Copy every line, leaving nothing out and adding nothing.

===== Recorded information

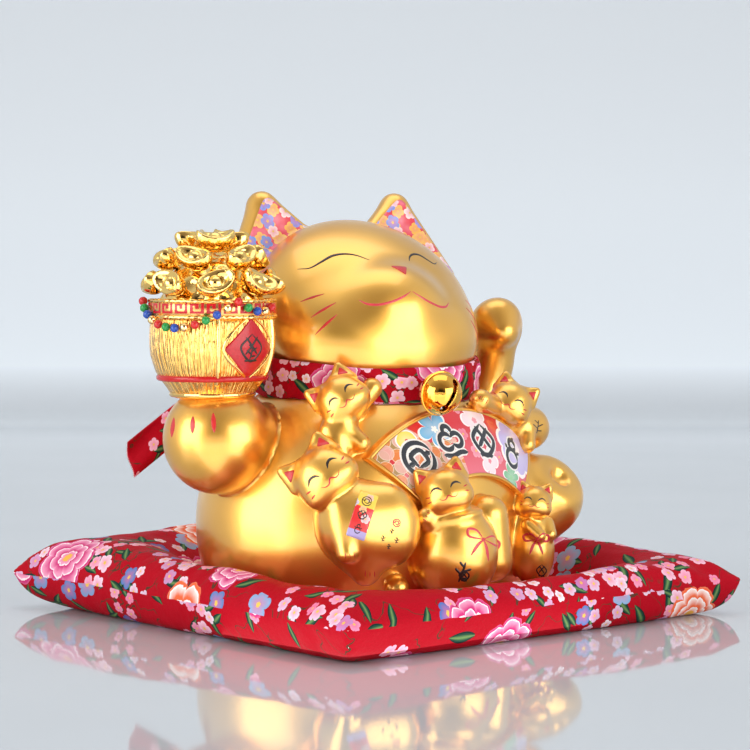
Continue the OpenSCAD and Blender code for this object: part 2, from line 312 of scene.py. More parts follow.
def finder(*objects):
    """A ray finder over several meshes, in millimetres."""
    verts, faces = [], []
    for o in objects:
        base = len(verts)
        verts += [v.co / MM for v in o.data.vertices]
        faces += [[base + i for i in p.vertices] for p in o.data.polygons]
    return BVHTree.FromPolygons(verts, faces)


# ---------------------------------------------------------------- materials


class Nodes:
    """A small helper that adds and links shader nodes."""

    def __init__(self, name):
        self.material = bpy.data.materials.new(name)
        self.material.use_nodes = True
        self.tree = self.material.node_tree
        self.shader = self.tree.nodes["Principled BSDF"]

    def add(self, kind, inputs=None, **settings):
        node = self.tree.nodes.new("ShaderNode" + kind)
        for key, value in settings.items():
            setattr(node, key, value)
        for key, value in (inputs or {}).items():
            self.put(node.inputs[key], value)
        return node

    def put(self, socket, value):
        if isinstance(value, bpy.types.NodeSocket):
            self.tree.links.new(value, socket)
        else:
            socket.default_value = value

    def math(self, operation, a, b=0.0, c=0.0):
        node = self.add("Math", {0: a, 1: b, 2: c}, operation=operation)
        return node.outputs[0]

    def times(self, a, b):
        return self.math("MULTIPLY", a, b)

    def below(self, a, b):
        """1 where a is less than b, otherwise 0."""
        return self.math("LESS_THAN", a, b)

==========

## Solution for this exercise
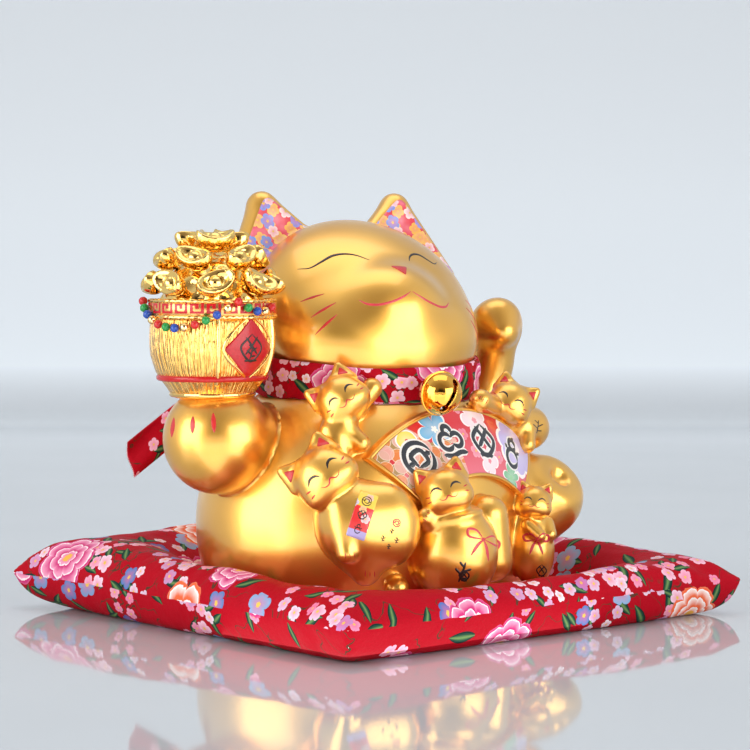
Continue the OpenSCAD and Blender code for this object: part 2, from line 312 of scene.py. More parts follow.
def finder(*objects):
    """A ray finder over several meshes, in millimetres."""
    verts, faces = [], []
    for o in objects:
        base = len(verts)
        verts += [v.co / MM for v in o.data.vertices]
        faces += [[base + i for i in p.vertices] for p in o.data.polygons]
    return BVHTree.FromPolygons(verts, faces)


# ---------------------------------------------------------------- materials


class Nodes:
    """A small helper that adds and links shader nodes."""

    def __init__(self, name):
        self.material = bpy.data.materials.new(name)
        self.material.use_nodes = True
        self.tree = self.material.node_tree
        self.shader = self.tree.nodes["Principled BSDF"]

    def add(self, kind, inputs=None, **settings):
        node = self.tree.nodes.new("ShaderNode" + kind)
        for key, value in settings.items():
            setattr(node, key, value)
        for key, value in (inputs or {}).items():
            self.put(node.inputs[key], value)
        return node

    def put(self, socket, value):
        if isinstance(value, bpy.types.NodeSocket):
            self.tree.links.new(value, socket)
        else:
            socket.default_value = value

    def math(self, operation, a, b=0.0, c=0.0):
        node = self.add("Math", {0: a, 1: b, 2: c}, operation=operation)
        return node.outputs[0]

    def times(self, a, b):
        return self.math("MULTIPLY", a, b)

    def below(self, a, b):
        """1 where a is less than b, otherwise 0."""
        return self.math("LESS_THAN", a, b)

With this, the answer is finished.